Growing food in urban gardens and allotments has a long history. In the Netherlands, allotment gardens are a marginal but natural part of the city’s infrastructure. Other European countries have their own history in urban gardening too, such as many Eastern European countries. Also in the US, urban gardening is a long standing practice.
However, in the Netherlands as well as in the US, urban gardening is moving from the fringe into the heart of a debate about health and sustainability. The manifestations look similar. For example, the Alemany Farm in San Francisco which started on a vacant lot (see story) or the Red Hook urban farm (see earlier blog). Also in Rotterdam, Proefpark de Punt started on a vacant lot and also this initiative met skeptics of urban planners and city leaders until it had proven itself.
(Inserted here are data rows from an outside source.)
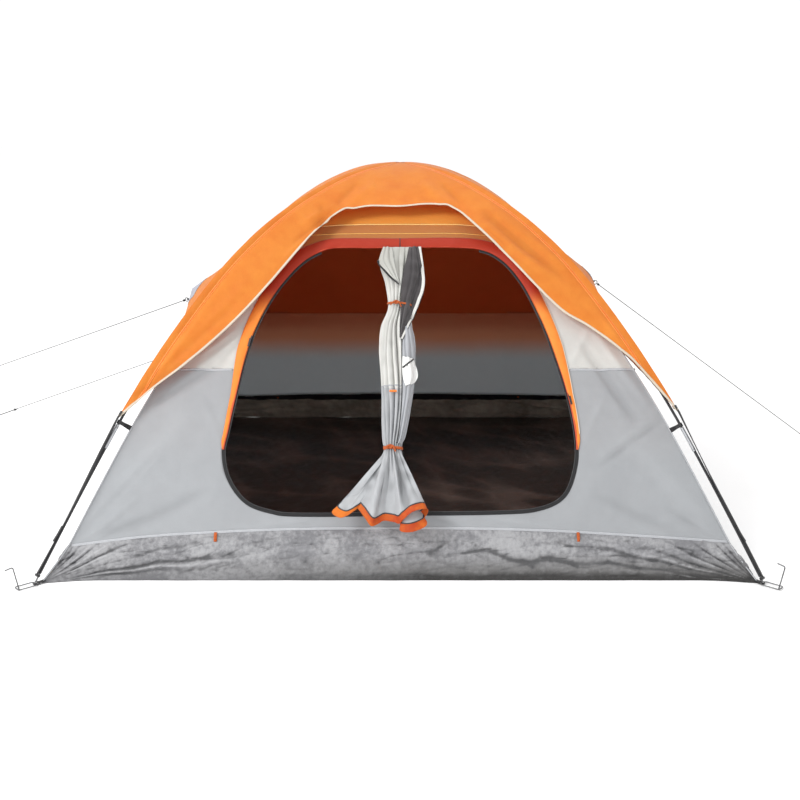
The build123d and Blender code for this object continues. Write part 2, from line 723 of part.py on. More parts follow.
def guy_runner(name):
    """Two-hole plate on both strands, and the knot behind it."""
    _, along, side, ground = guy_frame(name)
    width, height, thick = RUNNER_SIZE
    spot = ground - along * RUNNER_DISTANCE - side * LOOP_RADIUS
    holes = Pos(LOOP_RADIUS, 0) * Circle(RUNNER_BORE / 2) + Pos(-LOOP_RADIUS, 0) * Circle(RUNNER_BORE / 2)
    plate = extrude(RectangleRounded(width, height, height / 2 - 0.2) - holes, thick)
    knot = Circle(KNOT_DIAMETER / 2) - Circle(CORD / 2 + 0.3)
    knot = Pos(-LOOP_RADIUS, 0, -KNOT_LENGTH - 0.2) * extrude(knot, KNOT_LENGTH)
    plane = Plane(origin=spot, x_dir=side, z_dir=along)
    report_axis(f"guy_runner_{name}", spot, along)
    return plane * plate, plane * knot


def guy_stake(name):
    """Stake through the loop of a guy line."""
    _, along, side, ground = guy_frame(name)
    outward = Vector(along.X, along.Y, 0).normalized()
    plane = stake_plane(ground - side * LOOP_RADIUS, outward, GUY_STAKE_TILT, 1)
    report_axis(f"guy_stake_{name}", plane.origin, plane.z_dir)
    return plane * stake(GUY_STAKE_ABOVE)


def guy_lines():
    """Patches, loops, knots, cords, runners and stakes of the three guy lines."""
    save("guy_patches", pull_patch(LEFT_PULL), pull_patch(RIGHT_PULL))
    save("guy_loops", *[guy_loop(name) for name in GUY_GROUND])
    save("guy_knots", *[guy_knot(name) for name in GUY_GROUND])
    for name in GUY_GROUND:
        save(f"guy_line_{name}", guy_line(name))
        save(f"guy_runner_{name}", *guy_runner(name))
        save(f"guy_stake_{name}", guy_stake(name))


# ---------------------------------------------------------------- door
def wall_depth(height):
    """Distance of the front wall's outer face from the middle, at a height."""
    levels = vault_levels(INNER_OFFSET)
    for (_, low_y, low_z), (_, high_y, high_z) in zip(levels[:-1], levels[1:]):
        if low_z <= height <= high_z:
            return low_y + (high_y - low_y) * (height - low_z) / (high_z - low_z)
    return 0.0


def roll_plane():
    """Plane at the top seam of the door: z down along the gathered door, y outward."""
    hinge = Vector(0, -wall_depth(DOOR_TOP), DOOR_TOP)
    foot = Vector(0, *ROLL_FOOT)
    return Plane(origin=hinge, x_dir=(1, 0, 0), z_dir=(foot - hinge).normalized())


def gathered_door():
    """Door cloth gathered in the middle, its ties and its toggle."""
    plane = roll_plane()
    outside = [Pos(x, 0, down) * Ellipse(wide, thick) for down, x, wide, thick in ROLL_SECTIONS]
    inside = [
        Pos(x, 0, down) * Ellipse(wide - ROLL_CLOTH, thick - ROLL_CLOTH)
        for down, x, wide, thick in ROLL_SECTIONS[1:]
    ]
    save("door_roll", plane * (loft(outside, ruled=True) - loft(inside, ruled=True)))
    ties = []
    for down, x, wide, thick in TIE_SPOTS:
        outer = Ellipse(wide + TIE_GAP + TIE_THICK, thick + TIE_GAP + TIE_THICK)
        tie = extrude(outer - Ellipse(wide + TIE_GAP, thick + TIE_GAP), TIE_WIDTH / 2, both=True)
        ties.append(plane * (Pos(x, 0, down) * tie))
    save("door_ties", *ties)
    down, across, out = TOGGLE_SPOT
    peg = Rot(0, 90, 0) * Cylinder(TOGGLE_SIZE[1] / 2, TOGGLE_SIZE[0])
    save("door_toggle", plane * (Pos(across, out + TOGGLE_SIZE[1] / 2, down) * peg))
    report_axis("door_roll", plane.origin, plane.x_dir)


def slider_plane(side, height):
    """Plane on the free edge of the door zipper: x away from the opening, y up along it, z out."""
    slope = (DOOR_HALF_BOTTOM - DOOR_HALF_TOP) / (DOOR_TOP - DOOR_SILL)
    spots = []
    for z in (height - PULL_DOWN, height + PULL_DOWN):
        across = DOOR_CENTRE + side * (DOOR_HALF_BOTTOM - slope * (z - DOOR_SILL))
        spots.append(Vector(across, -wall_depth(z), z))
    up = (spots[1] - spots[0]).normalized()
    fall = Vector(0, spots[1].Y - spots[0].Y, spots[1].Z - spots[0].Z).normalized()
    outward = Vector(0, -fall.Z, fall.Y)
    away = up.cross(outward)
    if away.X * side < 0:
        away = away * -1
    return Plane(origin=(spots[0] + spots[1]) / 2, x_dir=away, z_dir=outward), up


def zipper_slider(name):
    """Slider straddling the free edge of the zipper, with its pull hanging outside."""
    side, height = SLIDERS[name]
    plane, up = slider_plane(side, height)
    report_axis(f"zipper_slider_{name}", plane.origin, up)
    down = -1 if plane.y_dir.Z > 0 else 1
    front = Pos(SLIDER_PLATE_ACROSS, 0, SLIDER_FRONT) * Box(*SLIDER_PLATE)
    back = Pos(SLIDER_PLATE_ACROSS, 0, SLIDER_BACK) * Box(*SLIDER_PLATE)
    bridge = Pos(-SLIDER_BRIDGE[0], 0, (SLIDER_FRONT + SLIDER_BACK) / 2) * Box(*SLIDER_BRIDGE)
    post = Pos(0, down * POST_DOWN, 2 * SLIDER_FRONT) * Box(*SLIDER_POST)
    pull = Pos(0, down * PULL_DOWN, 2 * SLIDER_FRONT + SLIDER_POST[2] / 2) * Box(*SLIDER_PULL)
    return plane * (front + back + bridge + post + pull)


def peg_loops():
    """Flat webbing loops on the front and rear of the tub, below its upper seam."""
    width, height, thick = PEG_LOOP_SIZE
    middle = TUB_HEIGHT - height / 2 - thick
    loops = []
    for facing in (-1, 1):
        rise = Vector(0, facing * (wall_depth(middle + 10) - wall_depth(middle - 10)), 20).normalized()
        outward = Vector(0, facing * rise.Z, -facing * rise.Y)
        for x in PEG_LOOP_SPOTS:
            spot = Vector(x, facing * wall_depth(middle), middle) + outward * PEG_LOOP_LIFT
            plane = Plane(origin=spot, x_dir=(facing, 0, 0), z_dir=outward)
            ring = Rectangle(width, height) - Rectangle(*PEG_LOOP_EYE)
            loops.append(plane * extrude(ring, thick))
    return loops


pole_sections("a")
pole_sections("b")
save("pole_ferrules", *ferrules())
save("shock_cords", *shock_cords())
inner_tent()
door_trim()
gathered_door()
for slider_name in SLIDERS:
    save(f"zipper_slider_{slider_name}", zipper_slider(slider_name))
save("peg_loops", *peg_loops())
rain_fly()
corner_hardware()
clip_hooks, clip_webs = clips()
save("pole_clips", *clip_hooks)
save("clip_tabs", *clip_webs)
save("apex_tie", apex_tie())
save("fly_straps", *[fly_strap(corner) for corner in CORNERS])
save("fly_hooks", *[fly_hook(corner) for corner in CORNERS])
guy_lines()
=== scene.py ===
"""Dome tent: cloth, webbing, zipper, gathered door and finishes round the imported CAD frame."""
from math import cos, hypot, pi, radians, sin

import bmesh
import bpy
import numpy as np
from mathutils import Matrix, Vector


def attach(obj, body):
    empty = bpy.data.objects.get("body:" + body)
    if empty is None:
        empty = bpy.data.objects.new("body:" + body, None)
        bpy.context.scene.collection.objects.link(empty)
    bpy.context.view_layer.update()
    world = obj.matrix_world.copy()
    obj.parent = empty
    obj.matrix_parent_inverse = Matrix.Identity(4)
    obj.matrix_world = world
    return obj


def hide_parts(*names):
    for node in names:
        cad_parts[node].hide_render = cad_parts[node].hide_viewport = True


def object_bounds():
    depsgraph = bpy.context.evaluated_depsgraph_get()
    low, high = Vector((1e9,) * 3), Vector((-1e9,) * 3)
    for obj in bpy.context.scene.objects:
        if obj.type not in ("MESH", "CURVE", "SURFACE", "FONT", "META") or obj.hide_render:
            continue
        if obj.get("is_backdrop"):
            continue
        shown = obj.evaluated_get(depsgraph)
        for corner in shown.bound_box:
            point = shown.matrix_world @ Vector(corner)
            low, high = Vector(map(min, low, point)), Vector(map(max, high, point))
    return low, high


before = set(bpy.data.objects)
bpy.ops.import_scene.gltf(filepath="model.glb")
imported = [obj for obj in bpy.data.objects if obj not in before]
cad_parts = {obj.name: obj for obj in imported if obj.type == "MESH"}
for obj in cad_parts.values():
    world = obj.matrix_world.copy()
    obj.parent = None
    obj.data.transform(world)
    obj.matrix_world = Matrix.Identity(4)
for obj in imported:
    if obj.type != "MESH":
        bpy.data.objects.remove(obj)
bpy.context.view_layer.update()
scene = bpy.context.scene

# ------------------------------------------------------------------ camera
camera_data = bpy.data.cameras.new("camera")
camera_data.lens = 48.465
camera_data.clip_end = 200
camera = bpy.data.objects.new("camera", camera_data)
camera.location = (0.0, -4.565, 1.567)
camera.rotation_euler = (radians(75.38), 0, 0)
scene.collection.objects.link(camera)
scene.camera = camera

# ------------------------------------------------------------------ guy lines (cords first)
CORD = 0.003
LOOP_RADIUS = 0.0042
# Name, start at the tent, end behind the runner, place at the stake, and length of each line.
GUYS = {
    name: dict(start=start, end=end, ground=ground, length=length)
    for name, start, end, ground, length in (
        ("left", (-0.92111, 0.00987, 0.81643), (-2.60459, 1.03109, 0.13114), (-2.75, 1.13, 0.07), 2.470),
        ("rear_left", (-1.08791, 0.9302, 0.41671), (-1.96215, 0.77666, 0.12761), (-2.138, 0.756, 0.07), 1.319),
        ("right", (0.84013, 0.00209, 0.88837), (1.82388, 0.13791, 0.1782), (1.975, 0.149, 0.07), 1.606),
    )
}


def route_of(guy):
    """Control points of a guy line: down to its stake, round it, and back up to its knot."""
    start, ground, end = Vector(guy["start"]), Vector(guy["ground"]), Vector(guy["end"])
    along = (ground - start).normalized()
    side = along.cross(Vector((0, 0, 1))).normalized()
    near = 6 * CORD
    back = ground - side * 2 * LOOP_RADIUS
    return [
        start, start + along * near, ground - along * near, ground + along * 0.001,
        ground + along * 0.0058 - side * 0.0002, ground + along * 0.0078 - side * LOOP_RADIUS,
        back + along * 0.0058 + side * 0.0002, back + along * 0.001, back - along * near,
        end + along * near, end,
    ]


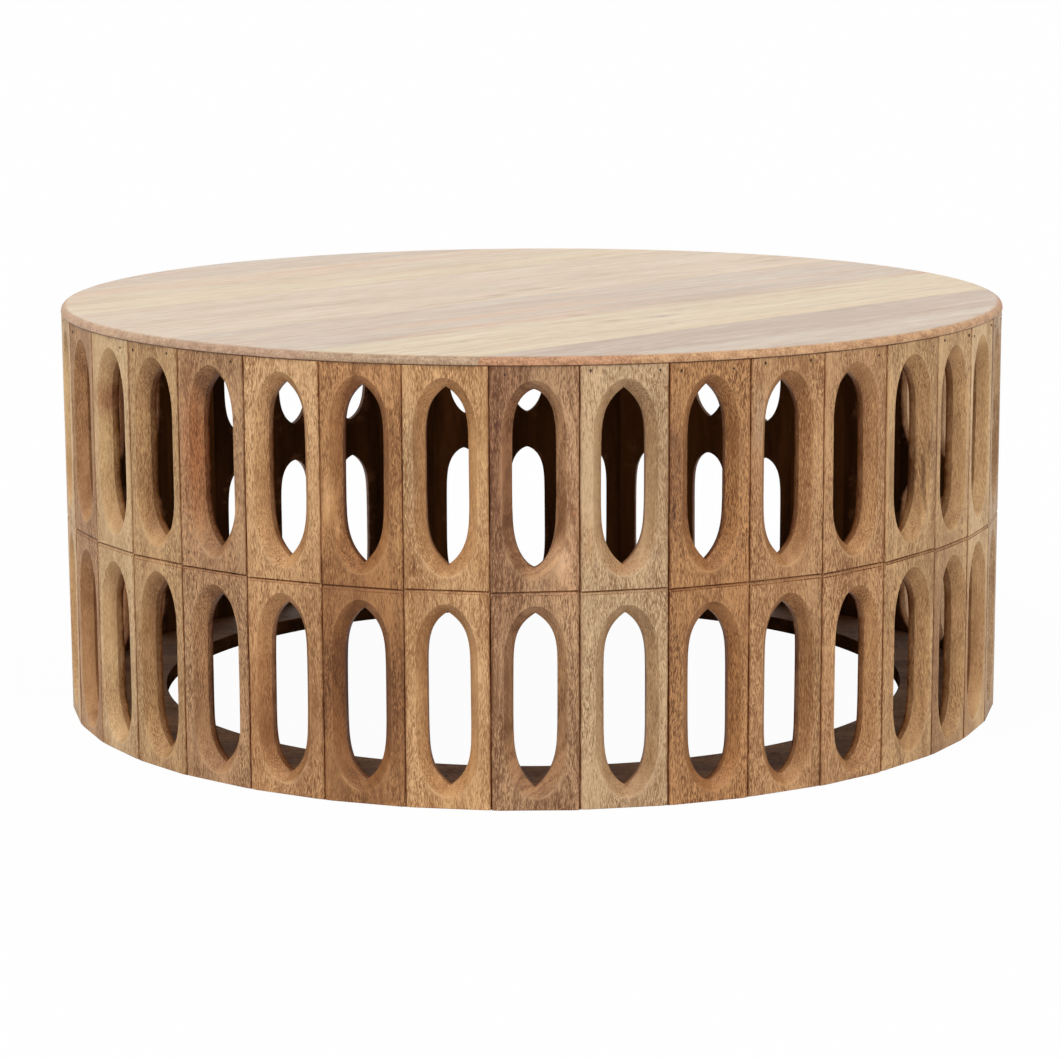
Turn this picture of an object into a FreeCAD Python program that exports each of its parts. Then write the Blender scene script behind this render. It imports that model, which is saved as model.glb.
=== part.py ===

Reading the articles and websites of initiatives related to Urban Agriculture in the US and its counterpart ‘Stadslandbouw’ in the Netherlands, there seems a striking difference too. In the US, the food production aspect of the gardening is taken far more serious as an option for providing people a significant portion of their daily food. Growing food in urban gardens is about access to fresh food. Not in the last place for those who do not have easy and affordable access.
In the Netherlands, this notion is not absent of course. But the language around the initiatives starts from a broader notion of the need for ‘green space’ for the health of the urban citizen. A green environment, education about nature and food, recreation possibilities in accessible green spaces, the improvement of mental health and social cohesion by means of gardening. These notions can also be found in the initial objective for setting up Proefpark de Punt:
‘Landleven in de Stad’, een natuurlijke speel- en recreatiemogelijkheid voor de buurt te creëren.
A trend watcher on the website of Proefpark de Punt talked about ‘squatting green space’ which is what many initiatives in the US and the Netherlands essentially do. However, the local context differs considerably which means that the connections to health and sustainability are interpreted quite differently. A call for comparative studies I guess.